Infrared Monitor Can Help Detect Early – Stage Skin Cancer

Infrared Monitor Can Help Detect Early – Stage Skin Cancer

Melanoma might be a more rare form of the types of skin cancers, but it amounts to the most deaths caused from skin cancer. Melanoma is quite treatable if caught early, but it’s tough to catch. Most of us have moles or skin blemishes that doctors question, but often times, it’s a painful biopsy process that leaves the patient in pain – sometimes for no reason if the mole comes back melanoma-free. This new device can help detect skin cancer through heat on the skin, and leaves the patient without the pain.

The Melanoma Detector uses infrared heat-detecting technology to locate cancerous cells on the skin. Cancer cells typically divide more rapidly than regular cells, therefore causing a higher metabolic rate and giving off more heat as energy. Because the difference in temperature is very small, two professors at Johns Hopkins Cancer Center and School of Engineering have devised a process for making the difference stand out.

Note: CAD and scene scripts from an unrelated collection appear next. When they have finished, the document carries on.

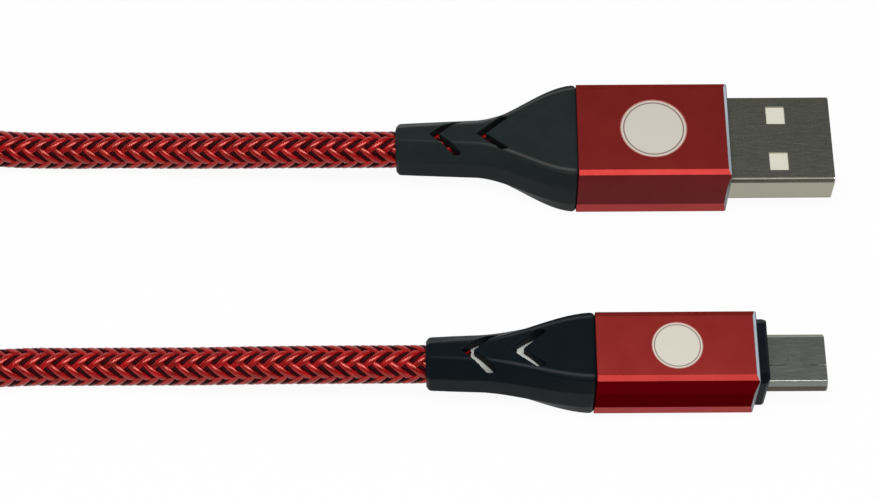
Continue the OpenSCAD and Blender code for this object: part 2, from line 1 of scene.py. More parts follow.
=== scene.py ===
# %% [markdown]
# # A braided charging cable with a USB-A plug and a micro-B plug
# The cable has two plugs, each with a steel shell, a red anodised aluminium housing and a black
# moulded boot, and a cord whose jacket is covered by a braid of red and black yarn.
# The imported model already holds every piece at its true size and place. This lesson dresses it:
# it gives each surface its finish, rounds the edges of the metal and plastic pieces, and makes
# anew the ones that need a finer shape: the braided cord, the boots and the tie.

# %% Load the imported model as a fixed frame
import math

import bmesh
import bpy
from mathutils import Matrix, Vector


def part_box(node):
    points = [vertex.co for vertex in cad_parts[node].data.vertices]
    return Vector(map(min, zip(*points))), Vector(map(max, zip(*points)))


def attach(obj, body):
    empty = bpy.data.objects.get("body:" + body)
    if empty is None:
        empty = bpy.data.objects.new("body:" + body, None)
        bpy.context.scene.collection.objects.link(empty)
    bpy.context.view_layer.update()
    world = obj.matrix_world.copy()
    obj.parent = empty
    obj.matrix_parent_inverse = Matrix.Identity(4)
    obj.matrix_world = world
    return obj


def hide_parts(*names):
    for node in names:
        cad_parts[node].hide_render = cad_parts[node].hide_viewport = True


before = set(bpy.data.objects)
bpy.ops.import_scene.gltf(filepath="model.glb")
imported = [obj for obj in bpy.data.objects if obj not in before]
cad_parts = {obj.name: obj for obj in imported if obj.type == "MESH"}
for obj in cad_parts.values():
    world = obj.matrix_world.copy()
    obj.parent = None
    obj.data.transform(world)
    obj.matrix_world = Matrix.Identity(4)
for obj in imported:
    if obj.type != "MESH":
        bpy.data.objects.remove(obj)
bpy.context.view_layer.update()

MM = 0.001


# %% New objects
def add_object(data, name=None):
    """Puts data into the scene as an object, under its own name unless another is given."""
    obj = bpy.data.objects.new(name or data.name, data)
    bpy.context.scene.collection.objects.link(obj)
    return obj


# %% [markdown]
# ## The camera
# The picture looks down on the two plugs from the front, at an angle that shows the tops and the
# narrow front sides of the housings. A camera is a point, a target and a lens. Here the
# target lies on the plugs, and the camera steps back from it along one slanting direction, so the
# whole view is set by a few numbers.

# %% Camera
VIEW_ELEVATION = math.radians(61.8)
VIEW_AZIMUTH = math.radians(-0.38)
VIEW_DISTANCE = 256.2 * MM
VIEW_TARGET = Vector((-16.78, -0.13, 4.0)) * MM
LENS = 87.83
SIDE_SHIFT = -0.043

toward_camera = Vector((math.sin(VIEW_AZIMUTH) * math.cos(VIEW_ELEVATION),
                        -math.cos(VIEW_AZIMUTH) * math.cos(VIEW_ELEVATION), math.sin(VIEW_ELEVATION)))
camera_data = bpy.data.cameras.new("camera")
camera_data.lens = LENS
camera_data.shift_x = SIDE_SHIFT
camera_data.clip_start = 1 * MM
camera = add_object(camera_data)
camera.location = VIEW_TARGET + toward_camera * VIEW_DISTANCE
camera.rotation_euler = (math.pi / 2 - VIEW_ELEVATION, 0, VIEW_AZIMUTH)
bpy.context.scene.camera = camera
bpy.context.scene.view_settings.view_transform = "Standard"
print("camera at, in mm", [round(c / MM, 1) for c in camera.location])

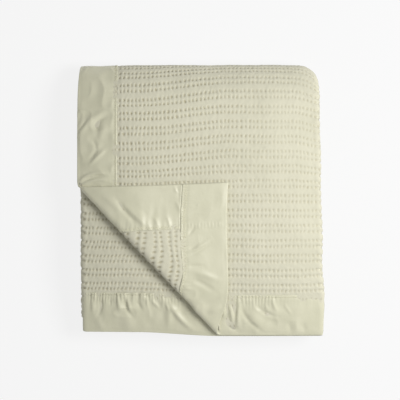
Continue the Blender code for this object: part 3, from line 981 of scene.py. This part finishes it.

The process works when the skin is cooled, and then begins to heat up again. To do this, the dermatologist would shoot a burst of air onto the patient’s skin for one minute. Once the cooling is finished, the Melanoma Detector is turned on and the infrared light is shined onto the mole or lesion. The doctor is able to view the differences in temperature through the same technology that is used with typical night vision goggles. If a heat variance is detected, that could be the presence of a growing malignant tumor.

One of the designers, Rhoda Alani, the skin expert of the twosome, is fairly optimistic about the product. She says, “We, at this point, are not able to say that this instrument is able to replace the clinical judgment of a dermatologist, but we envision that this will be useful as a tool in helping to diagnose early-stage melanoma.”